A layer of younger workers also voted for Labour. On average they are
earning £8,000 ($10,350) less in their 20s than their parents did, while
the number living with their folks has sky-rocketed.
Overall, working-class votes were evenly divided between Conservatives
and Labour. May competed for working-class support, with a parallel
pledge to govern for the majority, not the privileged few. Conservative
MP Robert Halfon proposed renaming the party the “Conservative Workers
Party.” Workers who favor Brexit and don’t trust Labour to deliver it
also voted Conservative.
The election registered that party loyalty, especially along class
lines, is over. The Labour Party is today more like the Democratic Party
in the U.S., no longer a social democratic party looked to by working
people as theirs — whatever misgivings they may have had about its
program and leadership.
“Voter volatility” is the expression of the deep-seated anger among
workers and sections of the middle class. It is beginning to scare the
rulers. Theresa May called it a “quiet revolution.”

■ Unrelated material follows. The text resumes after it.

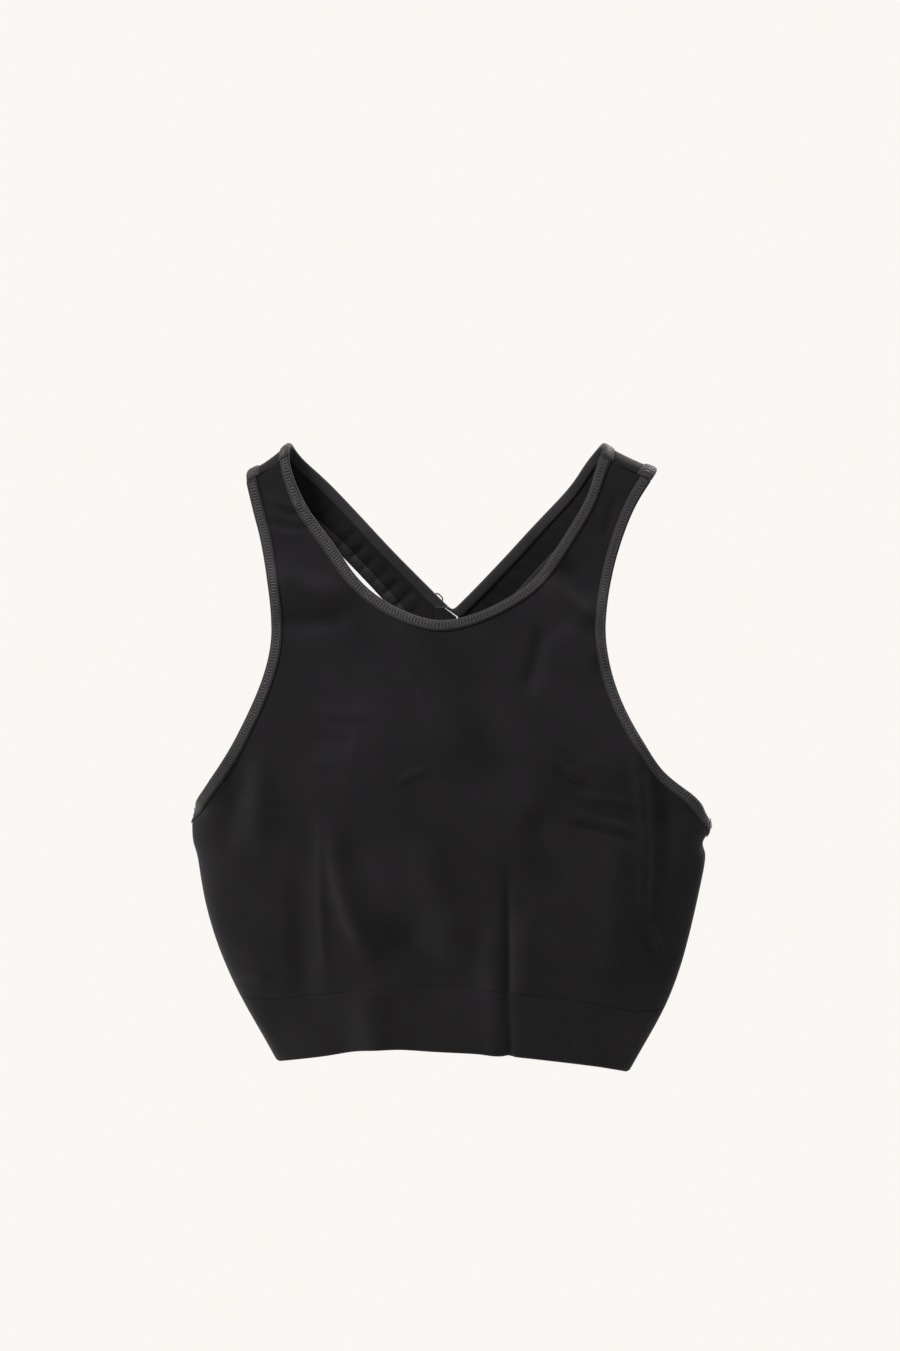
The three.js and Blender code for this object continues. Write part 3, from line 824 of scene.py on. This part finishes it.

The anger contributed to the successful campaign for the Communist
League. “Workers are open to discussing a communist perspective —
whether they ended up voting Conservative, Labour or not voting,” said
Peter Clifford, the League’s candidate in Manchester Gorton.
Beneath the political crisis is the U.K.’s weakness in the face of world
capitalism’s growing disorder, and London’s disproportionate decline in
relation to its imperialist rivals. British capital is stagnant,
trailing its rivals in productive business investment and labor
productivity. The British rulers’ army has been reduced to 78,000, and
plans are afoot to cut it to 65,000, making impossible the sort of
commitment of 46,000 soldiers London sent to back Washington at the peak
of the Iraq war.
The political crisis isn’t going away.